*SOURCE EXCERPT*:

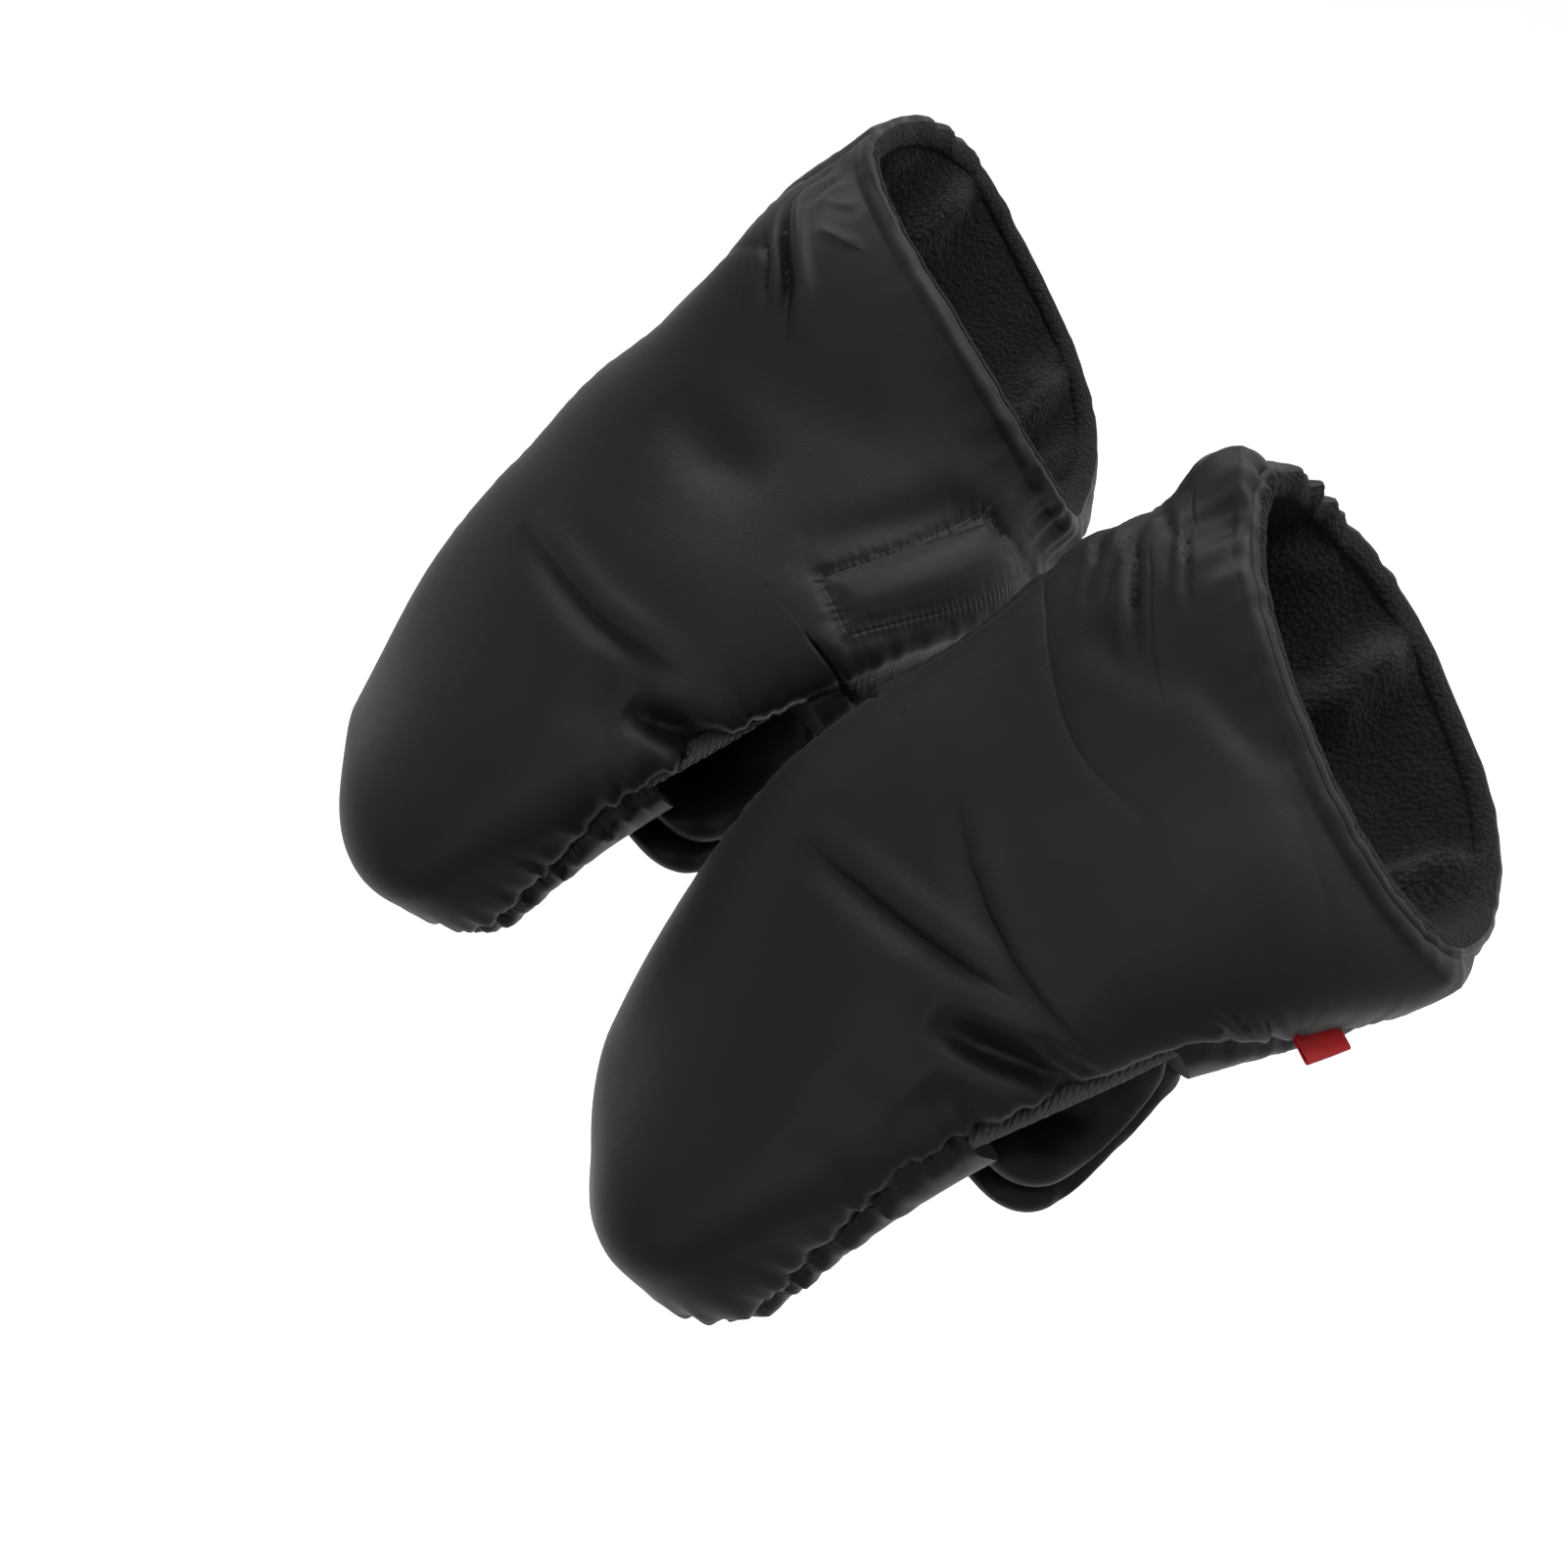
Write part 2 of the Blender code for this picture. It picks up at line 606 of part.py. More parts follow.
def make_label(muff):
    """Small folded tab that stands out of the outer seam near the cuff."""
    t = LABEL_FROM_RIM / muff.length
    base = muff.wall(t, LABEL_ANGLE, 0, -LAYER_GAP / 2)
    ahead = muff.wall(t + LABEL_LENGTH / muff.length, LABEL_ANGLE, 0, -LAYER_GAP / 2)
    way = (ahead - base).normalized()
    across, up, _, _ = muff.frame(t)
    out = (across * math.cos(LABEL_ANGLE) + up * math.sin(LABEL_ANGLE))
    out = (out - way * out.dot(way)).normalized()
    side = way.cross(out)
    solid = Solid()
    made = bmesh.ops.create_cube(solid.mesh, size=1)
    size = Matrix.Diagonal((LABEL_LENGTH, LABEL_DROP, LABEL_THICKNESS, 1))
    turn = Matrix((way, out, side)).transposed().to_4x4()
    place = Matrix.Translation((base + ahead) / 2 + out * (LABEL_DROP / 2 + LAYER_GAP))
    bmesh.ops.transform(solid.mesh, matrix=place @ turn @ size, verts=made["verts"])
    item = finish_object("label_tab", muff, solid, "label_red")
    bevel = item.modifiers.new("soft_edges", "BEVEL")
    bevel.width = LABEL_THICKNESS * LABEL_ROUNDING_share
    bevel.segments = 1


def make_muff(side):
    muff = Muff(side)
    make_shell(muff)
    make_lining(muff)
    make_elastic(muff)
    make_hem(muff)
    make_bindings(muff)
    make_grip_flap(muff)
    make_closure(muff)
    if side == LABELLED_SIDE:
        make_label(muff)


clear_scene()
COLLECTION = bpy.data.collections.new("stroller_hand_muffs")
bpy.context.scene.collection.children.link(COLLECTION)
MATERIALS = {name: make_material(name) for name in FINISHES}
for muff_side in SIDES:
    make_muff(muff_side)
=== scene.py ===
"""Looks of a pair of padded stroller hand muffs, dressed around their CAD frame.

Every piece follows the same wall as the CAD part: a place on a muff is given by t, the share of
the way from the cuff's rim to the finger tip, and by an angle round the section, where 0 is the
outer side seam, 90 degrees the back of the hand, 180 the inner side seam and 270 the palm.
Each muff is worked out in its own frame, whose first axis points away from the other muff.
"""

import json
import math

import bmesh
import bpy
import numpy as np
from mathutils import Matrix, Vector


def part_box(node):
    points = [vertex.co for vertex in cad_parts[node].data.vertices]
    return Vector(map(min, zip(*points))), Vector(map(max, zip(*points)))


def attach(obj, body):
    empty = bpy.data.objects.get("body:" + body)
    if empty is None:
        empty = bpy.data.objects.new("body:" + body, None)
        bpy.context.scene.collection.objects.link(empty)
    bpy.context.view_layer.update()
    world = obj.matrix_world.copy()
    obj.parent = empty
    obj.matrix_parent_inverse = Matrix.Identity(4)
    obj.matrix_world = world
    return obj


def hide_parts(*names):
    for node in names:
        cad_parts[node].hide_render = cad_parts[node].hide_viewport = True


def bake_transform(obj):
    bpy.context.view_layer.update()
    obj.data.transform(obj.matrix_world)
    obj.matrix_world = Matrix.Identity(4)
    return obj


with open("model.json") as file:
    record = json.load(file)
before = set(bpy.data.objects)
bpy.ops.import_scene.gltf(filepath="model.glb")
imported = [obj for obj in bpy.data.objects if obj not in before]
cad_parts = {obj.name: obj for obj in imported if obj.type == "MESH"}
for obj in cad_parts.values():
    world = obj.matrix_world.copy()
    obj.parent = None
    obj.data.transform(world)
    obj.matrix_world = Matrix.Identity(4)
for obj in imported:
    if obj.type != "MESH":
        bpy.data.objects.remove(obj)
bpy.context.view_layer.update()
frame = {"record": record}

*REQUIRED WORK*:
Everything from the line that contains "make_grip_flap(muff)" through the line that contains "for node in" is to be transcribed exactly, and nothing outside that range.

*RESULT OF THE EXERCISE*:
    make_grip_flap(muff)
    make_closure(muff)
    if side == LABELLED_SIDE:
        make_label(muff)


clear_scene()
COLLECTION = bpy.data.collections.new("stroller_hand_muffs")
bpy.context.scene.collection.children.link(COLLECTION)
MATERIALS = {name: make_material(name) for name in FINISHES}
for muff_side in SIDES:
    make_muff(muff_side)
=== scene.py ===
"""Looks of a pair of padded stroller hand muffs, dressed around their CAD frame.

Every piece follows the same wall as the CAD part: a place on a muff is given by t, the share of
the way from the cuff's rim to the finger tip, and by an angle round the section, where 0 is the
outer side seam, 90 degrees the back of the hand, 180 the inner side seam and 270 the palm.
Each muff is worked out in its own frame, whose first axis points away from the other muff.
"""

import json
import math

import bmesh
import bpy
import numpy as np
from mathutils import Matrix, Vector


def part_box(node):
    points = [vertex.co for vertex in cad_parts[node].data.vertices]
    return Vector(map(min, zip(*points))), Vector(map(max, zip(*points)))


def attach(obj, body):
    empty = bpy.data.objects.get("body:" + body)
    if empty is None:
        empty = bpy.data.objects.new("body:" + body, None)
        bpy.context.scene.collection.objects.link(empty)
    bpy.context.view_layer.update()
    world = obj.matrix_world.copy()
    obj.parent = empty
    obj.matrix_parent_inverse = Matrix.Identity(4)
    obj.matrix_world = world
    return obj


def hide_parts(*names):
    for node in names:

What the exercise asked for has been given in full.